◆ The exercise:
Collect each line holding the string "hinge".

◆ Material for this exercise:
════════════════════
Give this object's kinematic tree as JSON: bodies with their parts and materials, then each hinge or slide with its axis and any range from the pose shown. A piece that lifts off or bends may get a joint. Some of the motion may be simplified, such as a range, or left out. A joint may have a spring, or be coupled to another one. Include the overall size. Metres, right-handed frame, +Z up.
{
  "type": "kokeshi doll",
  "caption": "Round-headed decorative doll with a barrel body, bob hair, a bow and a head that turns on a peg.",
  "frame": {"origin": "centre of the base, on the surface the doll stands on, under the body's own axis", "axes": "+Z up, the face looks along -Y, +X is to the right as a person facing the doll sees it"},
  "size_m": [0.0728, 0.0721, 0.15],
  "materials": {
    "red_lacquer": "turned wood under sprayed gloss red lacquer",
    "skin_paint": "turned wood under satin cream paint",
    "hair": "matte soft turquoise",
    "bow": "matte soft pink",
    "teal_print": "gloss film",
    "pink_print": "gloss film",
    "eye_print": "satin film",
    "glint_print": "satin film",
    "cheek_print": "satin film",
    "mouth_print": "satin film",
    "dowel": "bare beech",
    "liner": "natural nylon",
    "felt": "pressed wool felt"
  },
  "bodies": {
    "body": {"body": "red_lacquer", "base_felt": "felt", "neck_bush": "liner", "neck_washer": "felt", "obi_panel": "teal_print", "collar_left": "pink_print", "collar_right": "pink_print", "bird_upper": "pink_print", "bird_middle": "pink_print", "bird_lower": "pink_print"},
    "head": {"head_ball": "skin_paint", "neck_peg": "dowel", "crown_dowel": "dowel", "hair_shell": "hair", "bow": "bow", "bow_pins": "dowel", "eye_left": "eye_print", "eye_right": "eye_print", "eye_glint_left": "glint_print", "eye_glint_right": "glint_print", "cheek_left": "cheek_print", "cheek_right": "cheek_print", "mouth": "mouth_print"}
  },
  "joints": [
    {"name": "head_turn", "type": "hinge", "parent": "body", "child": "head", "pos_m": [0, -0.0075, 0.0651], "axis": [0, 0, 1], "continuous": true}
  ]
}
════════════════════
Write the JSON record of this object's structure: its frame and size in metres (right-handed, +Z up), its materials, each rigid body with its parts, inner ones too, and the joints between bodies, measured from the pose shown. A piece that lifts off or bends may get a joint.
════════════════════
◆ Completed task:
Give this object's kinematic tree as JSON: bodies with their parts and materials, then each hinge or slide with its axis and any range from the pose shown. A piece that lifts off or bends may get a joint. Some of the motion may be simplified, such as a range, or left out. A joint may have a spring, or be coupled to another one. Include the overall size. Metres, right-handed frame, +Z up.
    {"name": "head_turn", "type": "hinge", "parent": "body", "child": "head", "pos_m": [0, -0.0075, 0.0651], "axis": [0, 0, 1], "continuous": true}